Collection: Op Art

Op Art, short for Optical Art, emerged in the early 1960s as a movement focused on optical illusion, perceptual instability, and the visual energy generated by precisely calibrated geometric pattern. The label was coined by Time magazine in October 1964 in response to Julian Stanczak's exhibition at the Martha Jackson Gallery in New York. The Responsive Eye, curated by William C. Seitz at the Museum of Modern Art from February to April 1965, drew more than 180,000 visitors and consolidated the public reception of the movement. The visual programme drew on Constructivist, Bauhaus, and Neo-Impressionist precedents.

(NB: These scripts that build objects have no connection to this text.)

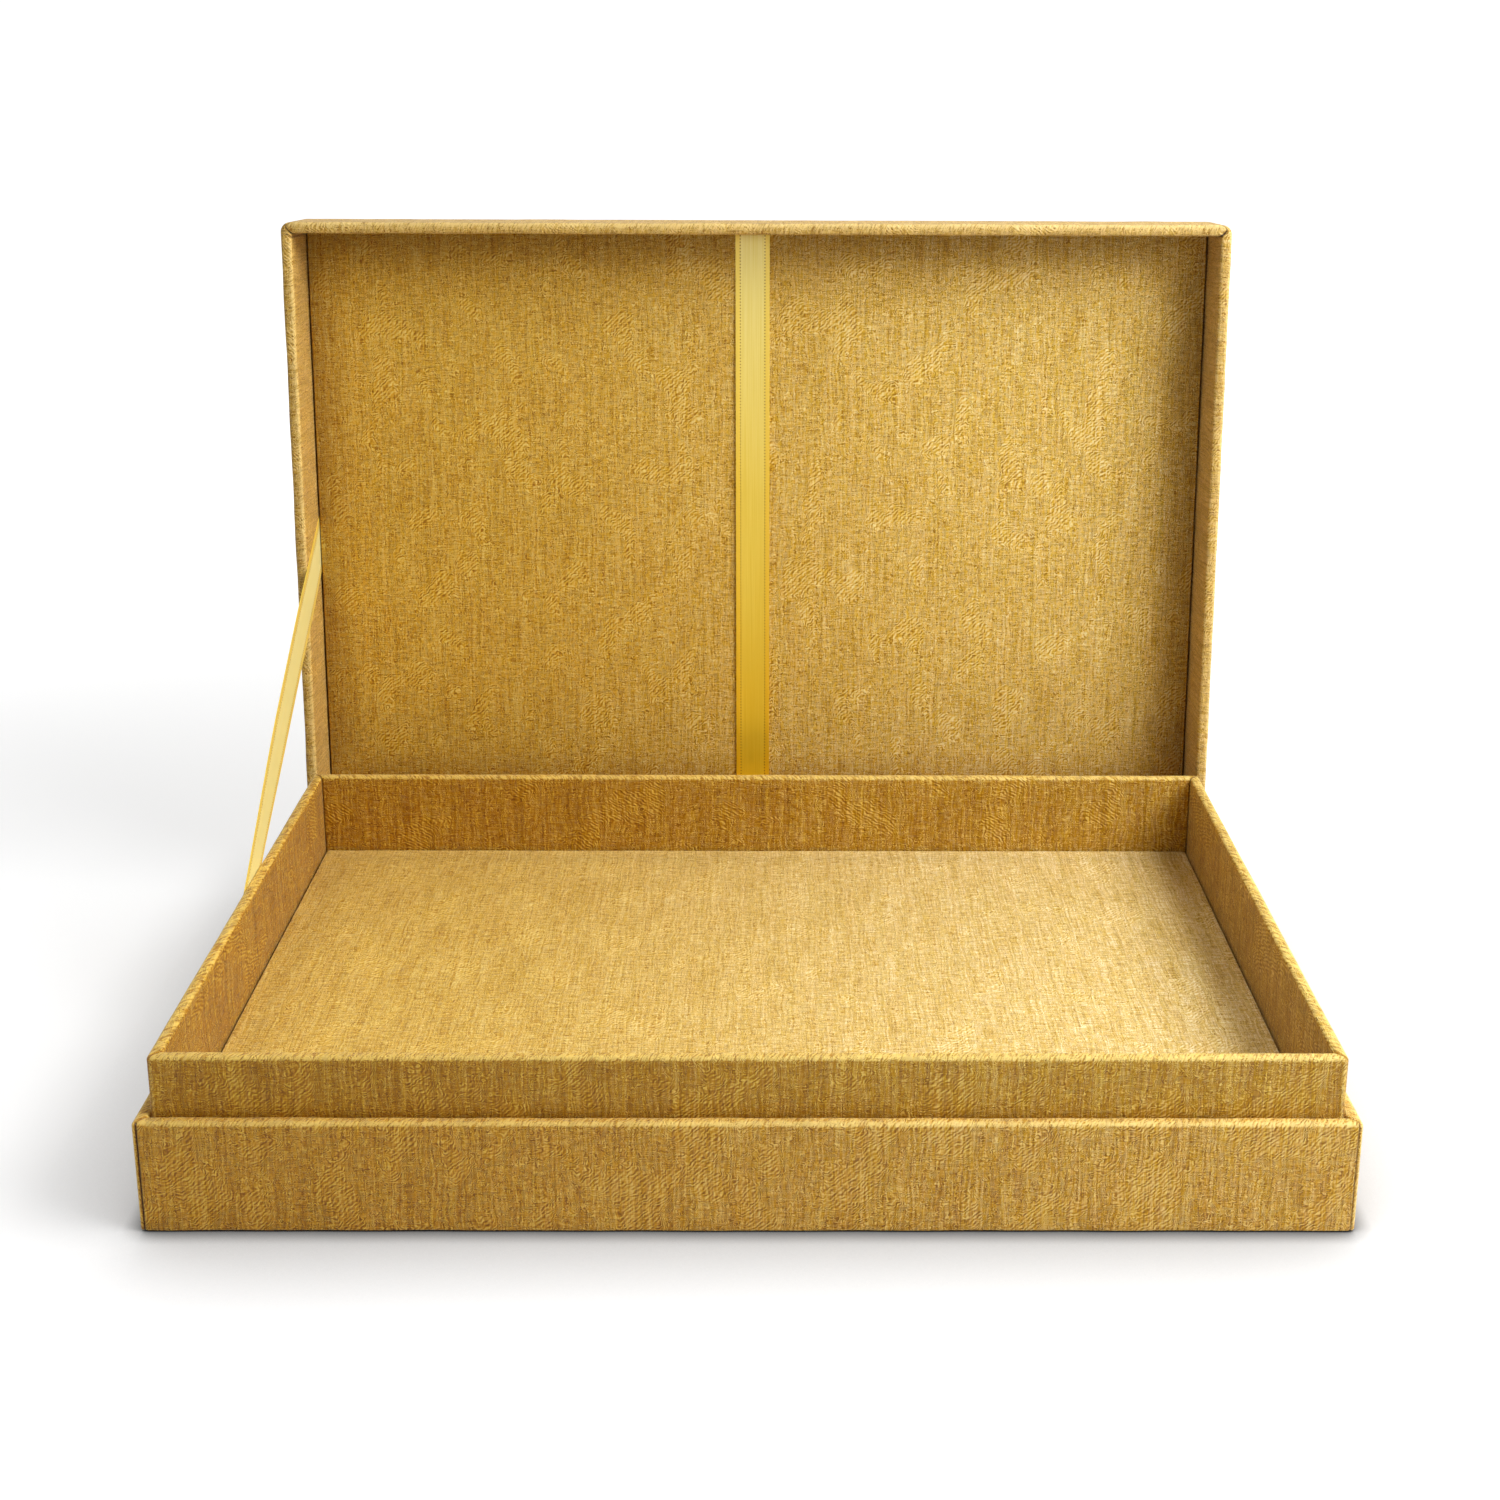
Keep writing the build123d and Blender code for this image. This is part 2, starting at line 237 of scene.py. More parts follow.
def wall_cloth(
    name, path, thick, half_length, corner, ends, side, finish, seed, turn=None, wave=0.09, painted_top_light=0.0,
    coarse=1.0, deep=0.0, edge_wear_and_light=(1.0, 0.65),
):
    """Cloth over one wall. path is its (inset, height) section. ends are its low and high end: how much
    of the corner it takes on the face and on the rim, how far it returns round the end of the wall, how
    deep its seam lies on the face and on the rim, and how deep a second crease runs beside the mitre.
    side is the wall's middle, its run and its inward direction. painted_top_light is how much lighter the
    flat of its rim is painted where it faces up or down, and edge_wear_and_light how much paler its rim's
    outer and inner edges are, as wear and painted highlight. coarse is how much wider its threads are than
    those of the other cuts, and deep how much darker its cloth is away from its rim's bends."""
    places, outs, t = path
    inset, height = places[:, 0], places[:, 1]
    near = np.array([0, 0.07, 0.16, 0.28, 0.45, 0.7, 1.1, 1.8, 3, 5, 8])
    middle = np.linspace(near[-1], 2 * half_length - near[-1], int(half_length / 2.2))[1:-1]
    run = np.concatenate([near, middle, 2 * half_length - near[::-1]]) / (2 * half_length)
    # hair keeps the columns of points apart where they would fall together, and gap the cuts at a mitre.
    hair, gap = 0.003, 0.04
    steps = np.linspace(0, 1, 7)[1:]
    past_steps = steps[:4] / steps[3]
    small = np.maximum(corner - inset, 0)
    stop = half_length - np.maximum(corner, inset) - gap
    u = -stop[:, None] + 2 * stop[:, None] * run
    d = np.repeat(inset[:, None], len(run), 1)
    angle = np.zeros_like(u)
    s = u
    extra = {}
    for label, sign, (face_share, rim_share, reach, face_dip, rim_dip, crease) in (
        ("low", -1, ends[0]), ("high", 1, ends[1])
    ):
        share = np.radians(face_share + (rim_share - face_share) * soft_step(inset / 1.2))
        onward = np.where(reach > 0, np.maximum(0, reach - np.maximum(corner, inset)), 0.0)
        arc = share[:, None] * steps
        bend_u = sign * (stop[:, None] + small[:, None] * np.sin(arc) + hair * np.arange(1, len(steps) + 1))
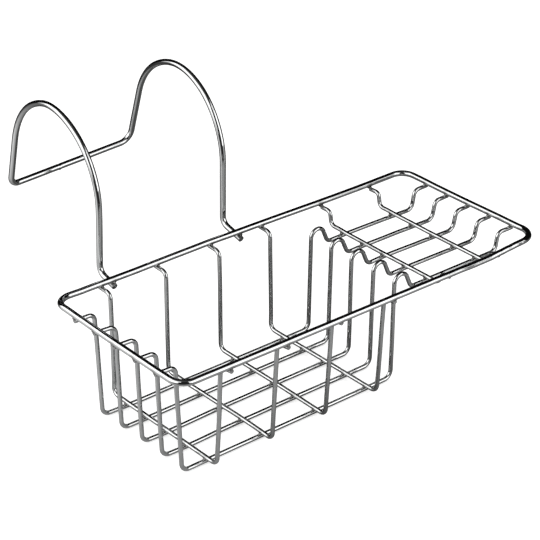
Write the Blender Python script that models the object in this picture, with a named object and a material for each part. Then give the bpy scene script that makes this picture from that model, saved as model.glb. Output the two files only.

The Hungarian-French painter Victor Vasarely (1906–1997) had developed the system through the late 1940s and 1950s and remained its central figure, with the canonical Vega series of the 1960s. Bridget Riley (born 1931) anchored the British wing, with the early black and white paintings Movement in Squares (1961), Current (1964), and Cataract 3 (1967) fixing the canonical examples of perceptually unstable composition. Richard Anuszkiewicz (1930–2020) developed the American chromatic variant under the influence of Josef Albers. The Venezuelan painters Jesús Rafael Soto (1923–2005) and Carlos Cruz-Diez (1923–2019) extended the programme into kinetic and chromographic registers, alongside the Israeli Yaacov Agam, the French Julio Le Parc and François Morellet, and the Polish Wojciech Fangor. Editioned silkscreens carried the work to its widest audience.